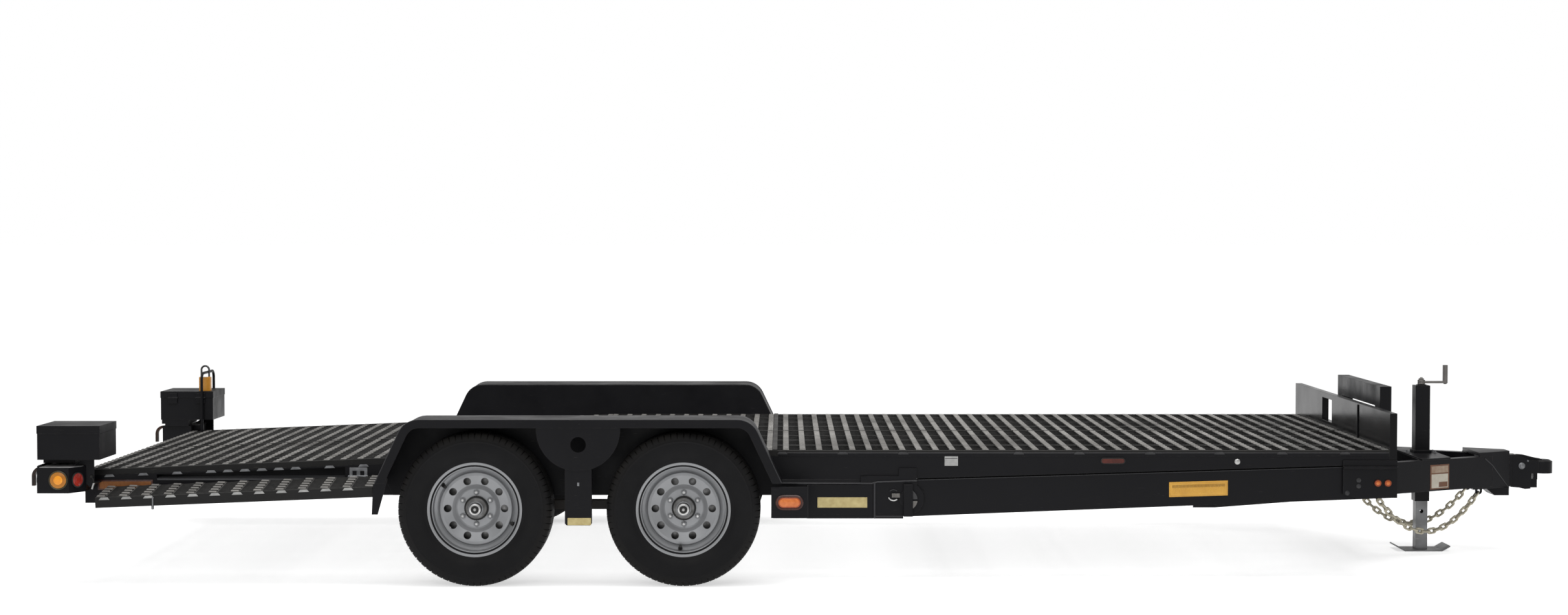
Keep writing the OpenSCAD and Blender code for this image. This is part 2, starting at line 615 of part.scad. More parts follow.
// Outline of a gusset plate that reaches back along the arms by length l
function head_plate(l) = let (x = arm_front - l) [
    [x, -arm_edge(x)], [arm_front, -arm_tip_y], [head_x1, -head_half],
    [head_x1, head_half], [arm_front, arm_tip_y], [x, arm_edge(x)]];
shoe_x = [4296, 4412];
shoe_half = 70;
shoe_h = 46;          // how far the shoe reaches down below the arms
module drawbar_head() color(black) {
    difference() {
        translate([0, 0, arm_z]) linear_extrude(arm_h) polygon([
            [arm_front, -arm_tip_y], [head_x1, -head_half], [head_x1, head_half], [arm_front, arm_tip_y]]);
        translate([0, 0, arm_z + head_wall]) linear_extrude(arm_h - 2 * head_wall) polygon([
            [arm_front - 1, head_wall - arm_tip_y], [head_x1 - head_wall, head_wall - head_half],
            [head_x1 - head_wall, head_half - head_wall], [arm_front - 1, arm_tip_y - head_wall]]);
    }
    translate([0, 0, arm_top]) linear_extrude(cover_t) polygon(head_plate(cover_l));
    translate([0, 0, arm_z - head_plate_t]) linear_extrude(head_plate_t) polygon(head_plate(110));
    across(-shoe_half, shoe_half) polygon([
        [shoe_x[0], arm_z - head_plate_t], [shoe_x[0] + shoe_h, arm_z - shoe_h],
        [shoe_x[1], arm_z - shoe_h], [shoe_x[1], arm_z - head_plate_t]]);
    lug(chain_points[links], chain_points[links - 1], arm_z - head_plate_t);
}

/* Coupler */
socket_r = 30;
socket_rise = 57;     // from the underside of the drawbar up to the mouth of the socket
socket_z = arm_z + socket_rise;
socket_depth = 45;
nose_r = 46;
nose_h = 58;
nose_cap = 8;
cheek_half = 36;      // half width of the coupler's body
cheek_x = head_x1 + 106;
cheek_top = 91;       // height of the body over the mouth of the socket
cheek_low = -74;
jaw_half = 20;
jaw_x = [cheek_x + 19, cheek_x + 38];
jaw_h = 31;
nose_x = head_x1 + coupler_l - nose_r;
module coupler() color("#1c1c1f") difference() {
    union() {
        block([head_x1, -head_half, arm_z], [head_x1 + 12, head_half, arm_top]);
        across(-cheek_half, cheek_half) translate([0, socket_z]) polygon([
            [head_x1 + 12, cheek_low + 8], [head_x1 + 50, cheek_low + 5], [head_x1 + 80, cheek_low - 2],
            [cheek_x, cheek_low], [cheek_x + 5, 0], [nose_x, 0], [nose_x, nose_h - 2],
            [cheek_x, nose_h + nose_cap], [head_x1 + 40, cheek_top], [head_x1 + 12, cheek_top]]);
        translate([nose_x, 0, socket_z]) cylinder(r = nose_r, h = nose_h);
        translate([nose_x, 0, socket_z + nose_h]) cylinder(r1 = nose_r, r2 = nose_r - 16, h = nose_cap);
        block([jaw_x[0], -jaw_half, socket_z - jaw_h], [jaw_x[1], jaw_half, socket_z]);
        block([cheek_x - 1, -jaw_half, socket_z + cheek_low + 4], [jaw_x[1] - 2, jaw_half, socket_z - jaw_h]);
    }
    translate([nose_x, 0, socket_z - 1]) cylinder(r = socket_r, h = socket_depth + 1);
}

/* Guard and jack */
guard_y = 450;
guard_rise = 359;     // from the arms up to the guard's top
guard_top = arm_top + guard_rise;
guard_x = [3693, 3747];
guard_post = 100;
guard_rail_h = 95;
module front_guard() color(black) {
    for (y = [-guard_y, guard_y - guard_post])
        block([guard_x[0], y, arm_top], [guard_x[1], y + guard_post, guard_top]);
    block([guard_x[0], 1 - guard_y, guard_top - guard_rail_h], [guard_x[1], guard_y - 1, guard_top]);
}
jack_hang = 78;       // how far the outer tube reaches down below the arms
jack_low = arm_z - jack_hang;
jack_play = 0.5;
mount_t = 8;
mount_half = 80;
mount_x = [jack_x - mount_half, jack_x + mount_half];
module jack_mount() color(black) difference() {
    translate([0, 0, arm_top]) linear_extrude(mount_t) polygon([
        for (s = [-1, 1], x = s < 0 ? mount_x : reverse(mount_x)) [x, s * arm_edge(x)]]);
    square_bar(jack_tube_w, arm_top - 1, arm_top + mount_t + 1);
}
module square_bar(w, z0, z1) translate([jack_x - w / 2, -w / 2, z0]) cube([w, w, z1 - z0]);
cap_t = 8;
crank_r = 8;
collar_w = 7;
collar_h = 14;
module jack_tube() color(black) difference() {
    union() {
        square_bar(jack_tube_w, jack_low, jack_top);
        square_bar(jack_tube_w + 2 * collar_w, arm_top + mount_t, arm_top + mount_t + collar_h);
    }
    square_bar(jack_leg_w + 2 * jack_play, jack_low - 1, jack_top - cap_t);
    translate([jack_x, 0, jack_top - cap_t - 1]) cylinder(r = crank_r + pin_clear, h = cap_t + 2);
}
foot_t = 6;
foot_w = 150;
foot_flat = 180;
foot_rise = 22;
leg_top = 560;
leg_wall = 4;
leg_hole_r = 9;
leg_hole_z = [90, 190];
module jack_leg() color("#8d8f92") difference() {
    square_bar(jack_leg_w, foot_t, leg_top);
    square_bar(jack_leg_w - 2 * leg_wall, foot_t - 1, leg_top + 1);
    for (z = leg_hole_z) pin(jack_x, z, leg_hole_r, -jack_leg_w, jack_leg_w);
}
module jack_foot() color("#2c2c2f") across(-foot_w / 2, foot_w / 2) translate([jack_x, 0]) polygon([
    [-foot_flat / 2, 0], [foot_flat / 2, 0], [foot_l / 2, foot_rise], [foot_l / 2 - 3, foot_rise + foot_t],
    [foot_flat / 2 - 1.5, foot_t], [1.5 - foot_flat / 2, foot_t], [3 - foot_l / 2, foot_rise + foot_t],
    [-foot_l / 2, foot_rise]]);
grip_r = 12;
grip_h = 88;
crank_gap = 6;
module jack_crank() color("#2c2c2f") translate([jack_x, 0, jack_top]) {
    translate([0, 0, -24]) cylinder(r = crank_r, h = 50);
    translate([0, 0, crank_gap]) cylinder(r = 17, h = 20);
    block([0, -12, 10], [crank_l, 12, 20]);
    translate([crank_l, 0, 10]) cylinder(r = grip_r, h = grip_h);
}

/* Chains, each hung in a vertical plane between two lugs */
link_w = wire_d * 1.6;            // inside width of a link
chain_play = 0.4;                 // play between linked wires
pitch = link_l - chain_play;
chain_a = [3720, 240, arm_z - 20];
chain_b = [4250, 104, arm_z - 28];
chain_turn = atan2(chain_b[1] - chain_a[1], chain_b[0] - chain_a[0]);
chain_span = norm([chain_b[0] - chain_a[0], chain_b[1] - chain_a[1]]);
chain_fall = chain_b[2] - chain_a[2];
// Point of the hanging curve at share t of the span, for sag s
function hang(t, s) = [chain_span * t, chain_fall * t - 4 * s * t * (1 - t)];
function hang_length(s, n = 60) = let (p = [for (i = [0 : n]) hang(i / n, s)])
    [for (i = [0 : n - 1]) norm(p[i + 1] - p[i])] * [for (i = [0 : n - 1]) 1];
// Sag at which the hanging curve has the length of the chain
function find_sag(low, high, n = 24) = let (s = (low + high) / 2)
    n == 0 ? s : hang_length(s) > links * pitch ? find_sag(low, s, n - 1) : find_sag(s, high, n - 1);
sag = find_sag(0, 500);
// Share of the span of the point one pitch beyond share t
function next_share(t, low, high, n = 30) = let (m = (low + high) / 2)
    n == 0 ? m : norm(hang(m, sag) - hang(t, sag)) > pitch
        ? next_share(t, low, m, n - 1) : next_share(t, m, high, n - 1);
function chain_shares(k, t) = k == 0 ? [t] : concat([t], chain_shares(k - 1, next_share(t, t, t + 0.2)));
chain_points = [for (t = chain_shares(links, 0)) hang(t, sag)];
lug_hole = 9;
lug_ring = 8;
lug_t = 8;
module half_link() {
    translate([link_l / 2 - link_w / 2, 0, 0]) rotate([0, 0, -90])
        rotate_extrude(angle = 180, $fn = 24) translate([(link_w + wire_d) / 2, 0]) circle(d = wire_d, $fn = 16);
    for (s = [-1, 1]) translate([0, s * (link_w + wire_d) / 2, 0]) rotate([0, 90, 0])
        cylinder(d = wire_d, h = link_l / 2 - link_w / 2, $fn = 16);
}
module chain_link() {
    half_link();
    mirror([1, 0, 0]) half_link();
}
module chain_plane() translate(chain_a) rotate([0, 0, chain_turn]) children();
module chain() color("#a39c84") chain_plane() for (i = [0 : links - 1]) {
    p = chain_points[i];
    q = chain_points[i + 1];
    translate([(p[0] + q[0]) / 2, 0, (p[1] + q[1]) / 2]) rotate([0, -atan2(q[1] - p[1], q[0] - p[0]), 0])
        rotate([i % 2 ? 90 : 0, 0, 0]) chain_link();
}
// The lug that holds the end p of a chain whose next point is q, below a seat at height up
module lug(p, q, up) {
    middle = p - unit(q - p) * (lug_hole - chain_play / 2);
    ring = lug_hole + lug_ring;
    for (s = [-1, 1]) mirror([0, s < 0 ? 1 : 0, 0]) chain_plane()
        translate([0, lug_t / 2, 0]) rotate([90, 0, 0]) linear_extrude(lug_t) difference() {
            union() {
                translate(middle) circle(r = ring);
                translate(middle - [ring, 0]) square([2 * ring, up - chain_a[2] - middle[1]]);
            }
            translate(middle) circle(r = lug_hole);
        }
}

side(false) main_rail();  // main_rail_near
side(true) main_rail();  // main_rail_far
side(false) deck_rail();  // deck_rail_near
side(true) deck_rail();  // deck_rail_far
placed() cross_members();
placed() rear_beam();
placed() front_stop();
side(false) deck_front();  // deck_front_near
side(true) deck_front();  // deck_front_far
side(false) deck_tail();  // deck_tail_near
side(true) deck_tail();  // deck_tail_far
side(false) side_wing();  // side_wing_near
side(true) side_wing();  // side_wing_far
side(false) fender();  // fender_near
side(true) fender();  // fender_far
both_sides() fender_back();  // fender_backs
both_sides() fender_brace();  // fender_braces
both_sides() side_lamp_bracket();  // side_lamp_brackets
both_sides() latch_plate();  // latch_plates
both_sides() pivot_bracket();  // pivot_brackets
both_sides() leaf_springs();
both_sides() spring_hanger();  // spring_hangers
placed() axles();
both_sides() lamp_box();  // lamp_boxes
both_sides() corner_box();  // corner_boxes
both_sides() rear_hook();  // rear_hooks
placed() lock_hoop();
placed() padlock();
both_sides() amber_lamp_set();  // amber_lamps
both_sides() red_lamp_set();  // red_lamps
side(false) tongue_rail();  // tongue_rail_near
side(true) tongue_rail();  // tongue_rail_far
placed() tongue_cross_members();
side(false) drawbar_arm();  // drawbar_arm_near
side(true) drawbar_arm();  // drawbar_arm_far
placed() drawbar_head();
placed() coupler();
placed() front_guard();
placed() jack_mount();
placed() jack_tube();
side(false) chain();  // chain_near
side(true) chain();  // chain_far
placed() jack_leg();
placed() jack_foot();
placed() jack_crank();
wheel(true, false) tyre();  // tyre_front_near
wheel(true, false) rim();  // rim_front_near
wheel(true, false) hub();  // hub_front_near
wheel(true, true) tyre();  // tyre_front_far
wheel(true, true) rim();  // rim_front_far
wheel(true, true) hub();  // hub_front_far
wheel(false, false) tyre();  // tyre_rear_near
wheel(false, false) rim();  // rim_rear_near
wheel(false, false) hub();  // hub_rear_near
wheel(false, true) tyre();  // tyre_rear_far
wheel(false, true) rim();  // rim_rear_far
wheel(false, true) hub();  // hub_rear_far
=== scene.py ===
"""Tandem-axle tilt-deck car trailer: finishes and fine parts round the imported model.

All sizes are in millimetres from the middle of the axles on the ground, with X to the
hitch, and turn into metres of the shared frame when a piece is put in the scene.
"""

import json
import logging
import math
import random
from collections.abc import Iterable, Sequence
from dataclasses import dataclass, field
from enum import Enum

import bmesh
import bpy
from mathutils import Matrix, Vector

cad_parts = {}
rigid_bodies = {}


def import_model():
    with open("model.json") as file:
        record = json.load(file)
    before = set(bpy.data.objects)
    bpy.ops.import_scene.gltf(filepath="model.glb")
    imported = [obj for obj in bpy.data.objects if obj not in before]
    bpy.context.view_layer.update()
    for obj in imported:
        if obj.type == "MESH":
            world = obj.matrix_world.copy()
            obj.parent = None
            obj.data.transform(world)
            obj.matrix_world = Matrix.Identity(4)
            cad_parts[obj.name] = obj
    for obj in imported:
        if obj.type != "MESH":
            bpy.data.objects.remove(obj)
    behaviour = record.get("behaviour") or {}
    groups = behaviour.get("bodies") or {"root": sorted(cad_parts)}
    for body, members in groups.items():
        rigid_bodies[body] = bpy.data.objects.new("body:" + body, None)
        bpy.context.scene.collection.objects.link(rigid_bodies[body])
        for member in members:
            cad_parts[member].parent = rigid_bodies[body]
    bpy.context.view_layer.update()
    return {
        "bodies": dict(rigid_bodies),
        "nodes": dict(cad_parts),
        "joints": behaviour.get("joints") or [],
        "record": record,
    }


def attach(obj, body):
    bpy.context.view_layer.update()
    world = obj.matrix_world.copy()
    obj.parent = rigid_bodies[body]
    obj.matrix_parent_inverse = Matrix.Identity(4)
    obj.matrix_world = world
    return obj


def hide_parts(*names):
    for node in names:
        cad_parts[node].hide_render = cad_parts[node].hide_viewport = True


LOG = logging.getLogger("trailer")
TAU = math.tau
MM = 0.001
WHITE = (1.0, 1.0, 1.0, 1.0)
OUT = (0, 1, 0)
UP = (0, 0, 1)
DOWN = (0, 0, -1)
AXLE_MIDPOINT = -1102.0
COAT_ROUGHNESS = 0.08
SETTLED_ROUGHNESS = 0.35

Point = tuple[float, float, float]
Rgb = tuple[float, float, float]
Socket = bpy.types.NodeSocket


class Body(Enum):
    """The moving bodies that pieces ride on."""

    CHASSIS = "chassis"
    TONGUE = "tongue"
    JACK_LEG = "jack_leg"
    JACK_CRANK = "jack_crank"


class Slot(Enum):
    """The record's material slots."""

    FRAME = "frame_paint"
    DECK = "deck_steel"
    RUBBER = "tyre_rubber"
    RIM = "rim_paint"
    HUB = "hub_steel"
    ZINC = "zinc"
    AMBER = "amber_lens"
    RED = "red_lens"
    CHAIN = "chain_steel"


def grey(level: float) -> Rgb:
    """A colour without any tint."""
    return (level, level, level)


def aim(centre: Sequence[float], axis: Sequence[float] = UP) -> Matrix:
    """A matrix that stands a shape's own Z along axis, with its origin at centre."""
    turn = Vector(axis).to_track_quat("Z", "Y").to_matrix().to_4x4()
    return Matrix.Translation(centre) @ turn


def stadium(width: float, height: float, steps: int = 10) -> list[tuple[float, float]]:
    """The outline of a bar with round ends, about its middle."""
    radius, reach = height / 2, (width - height) / 2
    ring = []
    for side in (1, -1):
        for i in range(steps + 1):
            turn = (i / steps - 0.5) * math.pi
            ring.append((side * (reach + radius * math.cos(turn)), side * radius * math.sin(turn)))
    return ring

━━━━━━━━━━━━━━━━

Exercise requirements - Copy out exactly the lines running from the one with "for node in" to the one with "SETTLED_ROUGHNESS = 0.35", including both ends, and nothing more.

The result -
    for node in names:
        cad_parts[node].hide_render = cad_parts[node].hide_viewport = True


LOG = logging.getLogger("trailer")
TAU = math.tau
MM = 0.001
WHITE = (1.0, 1.0, 1.0, 1.0)
OUT = (0, 1, 0)
UP = (0, 0, 1)
DOWN = (0, 0, -1)
AXLE_MIDPOINT = -1102.0
COAT_ROUGHNESS = 0.08
SETTLED_ROUGHNESS = 0.35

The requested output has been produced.